Matt Soule, John Howard et Ben Stabler sont les 3 cofondateurs de la société Parallel Systems. Ils ont en commun d’avoir participé à l’aventure SpaceX. PDG de la nouvelle entreprise, le premier a dirigé auparavant pendant 13 ans un département de 300 personnes qui s’activaient à la conception et aux tests de l’électronique spatiale.

Aujourd’hui vice-président en charge du matériel, John Howard a été responsable durant 8 ans des batteries pour la structure d’Elon Musk. Il a, entre autres, introduit l’usage des accumulateurs lithium-ion dans les vols spatiaux habités. Il travaillait non loin de Ben Stabler, le responsable des softs pour l’avionique et ingénieur principal en électronique des actionneurs motorisés. Ce dernier est désormais vice-président pour Parallel Systems, responsable des logiciels.
L’équipe au complet est composée de 25 ingénieurs issus de grands noms performants comme Google, Tesla ou encore Uber. Ils se répartissent sur les 2 sites californiens de Culver City et Palo Alto.

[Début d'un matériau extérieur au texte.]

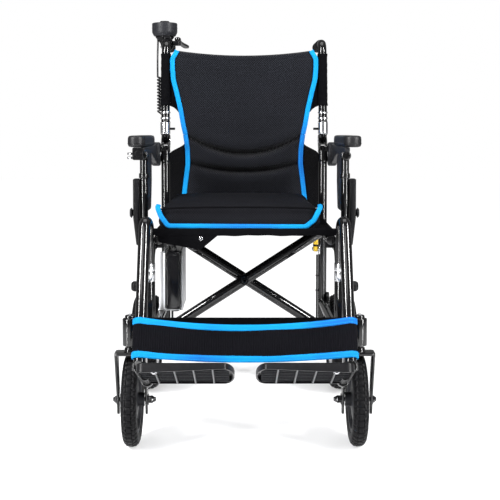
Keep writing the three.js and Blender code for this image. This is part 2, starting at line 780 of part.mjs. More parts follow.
// Caster axle: a bolt with a long domed nut inside the chair and a short one outside
function casterAxle() {
  const crownHalf = forkInnerHalf + forkLegThickness + restGap;
  const at = (x) => vec(x, casterAxleY, casterRadius);
  const [inner, outer] = [casterHalf - crownHalf, casterHalf + crownHalf];
  const shank = disc(at(inner - casterInnerNut), at(outer + casterOuterNut), casterAxleRadius, tubeSides);
  const nuts = [
    disc(at(inner - casterInnerNut / 2), at(inner), casterNutRadius, nutSides),
    disc(at(outer), at(outer + casterOuterNut / 2), casterNutRadius, nutSides),
  ];
  return join(shank, ...nuts);
}

// A tyre standing on the floor: rounded shoulders from the rim to the tread
function tyre(x, y, radius, rimRadius, width) {
  const half = width / 2;
  const inwards = tyreProfileShares.map(([up, across]) => [up, -across]);
  const outwards = tyreProfileShares.slice(0, -1).reverse();
  const roundness = Math.cos(Math.PI / wheelFacets); // the flats, not the corners, reach the full radius
  const profile = [...inwards, ...outwards, inwards[0]].map(([up, across]) => [
    (rimRadius + up * (radius - rimRadius)) / roundness, across * half]);
  return turned(profile, 'x', vec(x, y, radius), wheelFacets);
}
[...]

Etat des lieux du fret américain

Aujourd’hui, le fret routier pèse de l’ordre de 700 milliards de dollars (617 milliards d’euros) aux Etats-Unis. La filière est touchée par ses émissions de CO2 (444 millions de tonnes en 2019), le manque de 80 000 conducteurs, l’engorgement du trafic, l’augmentation du coût de l’énergie, etc. Ce qui alimente en partie la crise de la chaîne d’approvisionnement.
Face à cela, le réseau ferré offre un maillage d’environ 225 000 kilomètres. Il n’est à aucun moment de la journée occupé à plus de 3 % par des trains en mouvement. Différentes raisons expliquent le faible report modal de la route vers le rail. C’est principalement une question de coût et de flexibilité que les 3 cofondateurs de Parallel Systems cherchent à faire voler en éclat.

Ils ont une autre conviction : le réseau ferré, parce qu’il est fermé, offre un terrain de jeu idéal pour une exploitation sûre et précoce du pilotage autonome. Ils assurent en outre que, grâce en partie aux systèmes de détection embarqués, leurs convois sont capables de freiner 10 fois plus courts que les trains classiques. Une voiture immobilisée au milieu d’un passage à niveau ou un animal divaguant sur la voie risquerait moins d’être percuté.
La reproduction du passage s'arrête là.